* The exercise: Copy out each line of the material below with no changes.
Begin Provided material
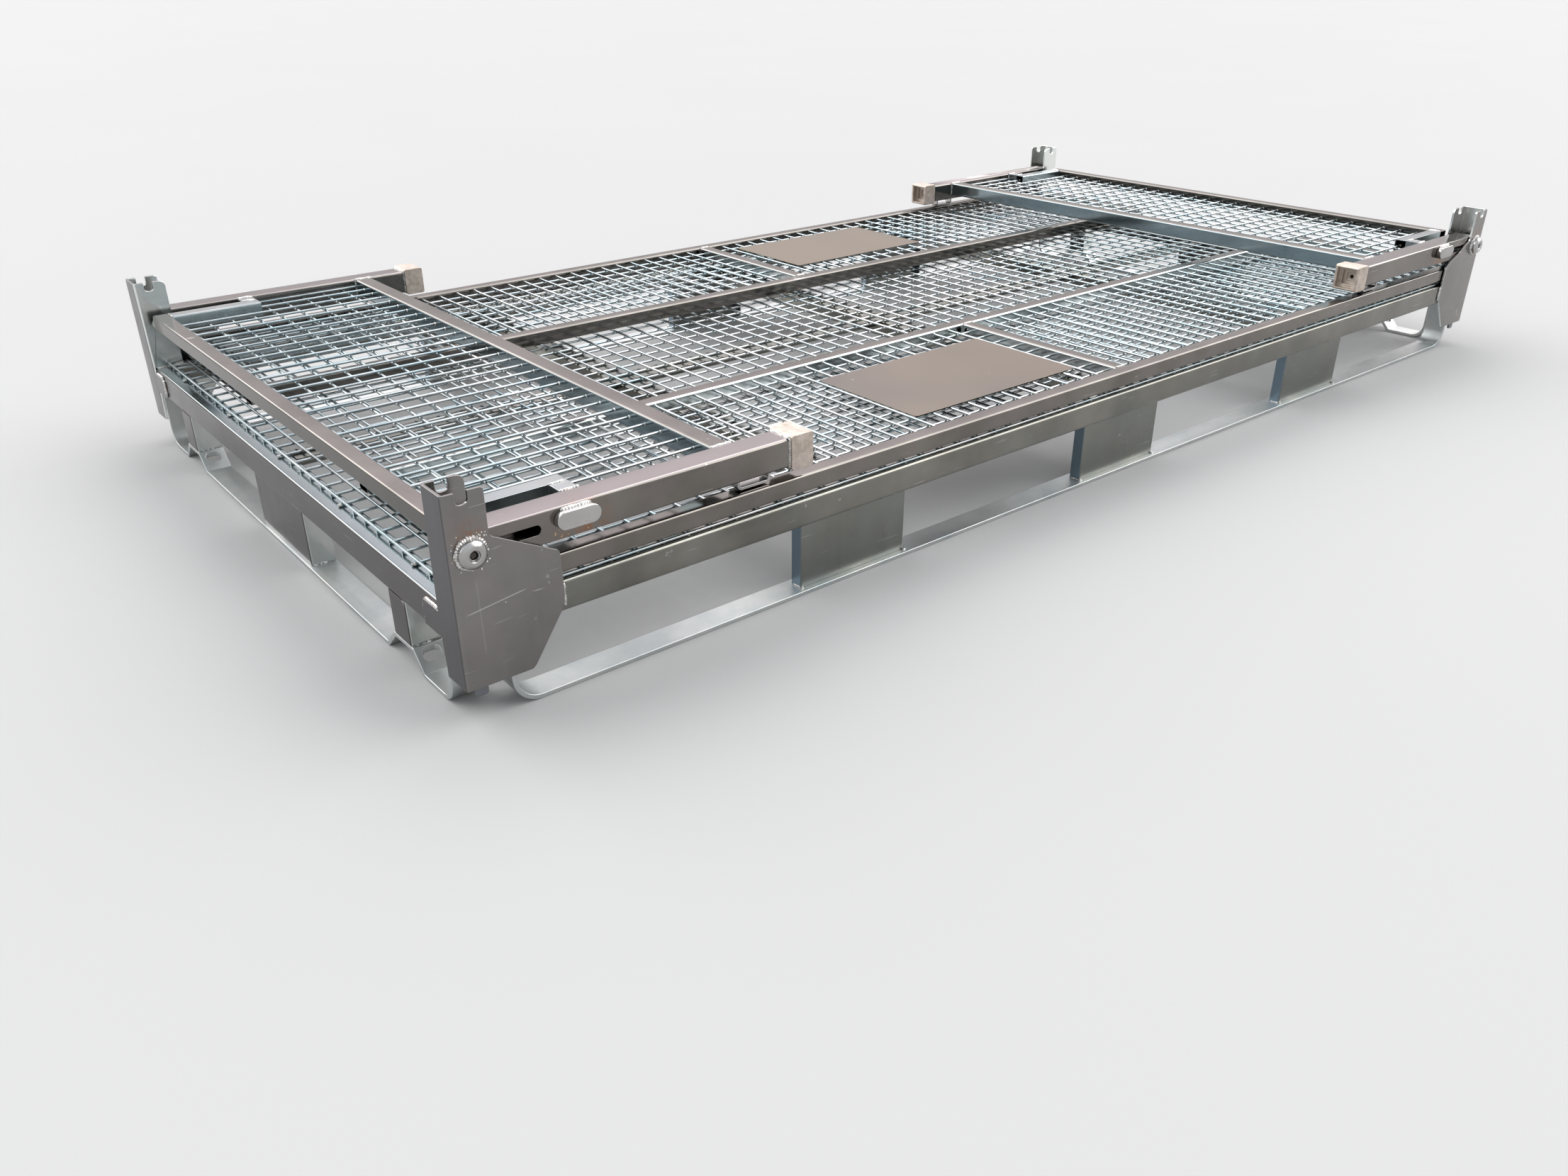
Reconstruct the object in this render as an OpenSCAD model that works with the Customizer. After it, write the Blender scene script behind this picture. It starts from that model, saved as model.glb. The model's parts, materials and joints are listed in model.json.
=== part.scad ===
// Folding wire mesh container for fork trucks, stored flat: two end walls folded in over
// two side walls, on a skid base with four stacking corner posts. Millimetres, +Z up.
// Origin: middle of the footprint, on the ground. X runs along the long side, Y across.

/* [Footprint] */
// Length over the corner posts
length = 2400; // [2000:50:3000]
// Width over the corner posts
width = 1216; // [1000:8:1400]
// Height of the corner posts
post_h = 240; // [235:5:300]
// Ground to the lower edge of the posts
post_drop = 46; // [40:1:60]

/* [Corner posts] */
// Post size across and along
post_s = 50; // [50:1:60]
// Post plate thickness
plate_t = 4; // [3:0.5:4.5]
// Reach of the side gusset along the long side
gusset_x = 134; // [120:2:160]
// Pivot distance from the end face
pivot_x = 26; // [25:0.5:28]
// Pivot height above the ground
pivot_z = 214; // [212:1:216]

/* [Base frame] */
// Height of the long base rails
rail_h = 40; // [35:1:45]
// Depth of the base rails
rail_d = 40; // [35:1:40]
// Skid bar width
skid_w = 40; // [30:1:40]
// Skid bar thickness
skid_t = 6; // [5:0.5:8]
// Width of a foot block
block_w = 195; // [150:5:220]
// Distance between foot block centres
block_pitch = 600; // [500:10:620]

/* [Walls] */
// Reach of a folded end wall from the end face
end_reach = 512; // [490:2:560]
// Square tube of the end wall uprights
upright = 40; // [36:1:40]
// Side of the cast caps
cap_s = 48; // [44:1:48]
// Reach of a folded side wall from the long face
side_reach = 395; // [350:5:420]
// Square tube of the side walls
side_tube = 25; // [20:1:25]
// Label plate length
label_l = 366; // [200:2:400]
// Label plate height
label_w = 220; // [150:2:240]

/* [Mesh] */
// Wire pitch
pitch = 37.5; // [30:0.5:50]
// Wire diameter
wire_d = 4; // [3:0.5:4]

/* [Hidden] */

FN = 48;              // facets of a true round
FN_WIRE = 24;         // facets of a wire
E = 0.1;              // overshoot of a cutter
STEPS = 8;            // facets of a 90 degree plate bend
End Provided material
* Result of the exercise:
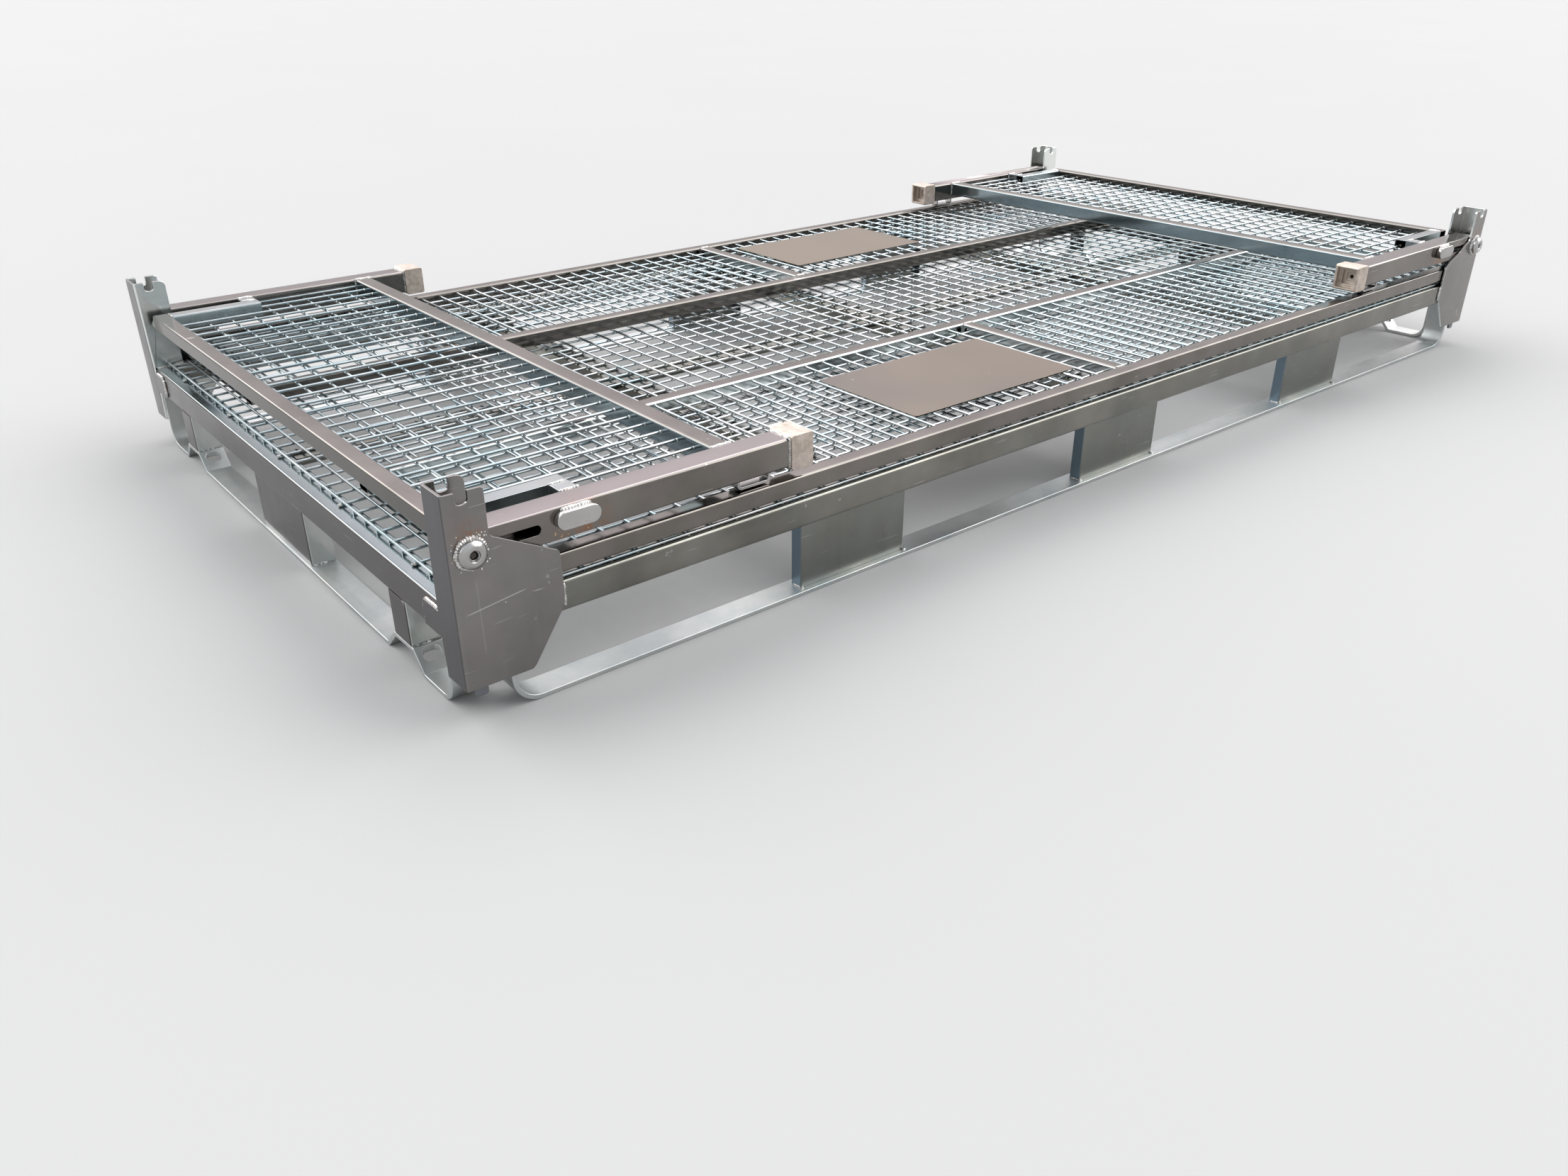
Reconstruct the object in this render as an OpenSCAD model that works with the Customizer. After it, write the Blender scene script behind this picture. It starts from that model, saved as model.glb. The model's parts, materials and joints are listed in model.json.
=== part.scad ===
// Folding wire mesh container for fork trucks, stored flat: two end walls folded in over
// two side walls, on a skid base with four stacking corner posts. Millimetres, +Z up.
// Origin: middle of the footprint, on the ground. X runs along the long side, Y across.

/* [Footprint] */
// Length over the corner posts
length = 2400; // [2000:50:3000]
// Width over the corner posts
width = 1216; // [1000:8:1400]
// Height of the corner posts
post_h = 240; // [235:5:300]
// Ground to the lower edge of the posts
post_drop = 46; // [40:1:60]

/* [Corner posts] */
// Post size across and along
post_s = 50; // [50:1:60]
// Post plate thickness
plate_t = 4; // [3:0.5:4.5]
// Reach of the side gusset along the long side
gusset_x = 134; // [120:2:160]
// Pivot distance from the end face
pivot_x = 26; // [25:0.5:28]
// Pivot height above the ground
pivot_z = 214; // [212:1:216]

/* [Base frame] */
// Height of the long base rails
rail_h = 40; // [35:1:45]
// Depth of the base rails
rail_d = 40; // [35:1:40]
// Skid bar width
skid_w = 40; // [30:1:40]
// Skid bar thickness
skid_t = 6; // [5:0.5:8]
// Width of a foot block
block_w = 195; // [150:5:220]
// Distance between foot block centres
block_pitch = 600; // [500:10:620]

/* [Walls] */
// Reach of a folded end wall from the end face
end_reach = 512; // [490:2:560]
// Square tube of the end wall uprights
upright = 40; // [36:1:40]
// Side of the cast caps
cap_s = 48; // [44:1:48]
// Reach of a folded side wall from the long face
side_reach = 395; // [350:5:420]
// Square tube of the side walls
side_tube = 25; // [20:1:25]
// Label plate length
label_l = 366; // [200:2:400]
// Label plate height
label_w = 220; // [150:2:240]

/* [Mesh] */
// Wire pitch
pitch = 37.5; // [30:0.5:50]
// Wire diameter
wire_d = 4; // [3:0.5:4]

/* [Hidden] */

FN = 48;              // facets of a true round
FN_WIRE = 24;         // facets of a wire
E = 0.1;              // overshoot of a cutter
STEPS = 8;            // facets of a 90 degree plate bend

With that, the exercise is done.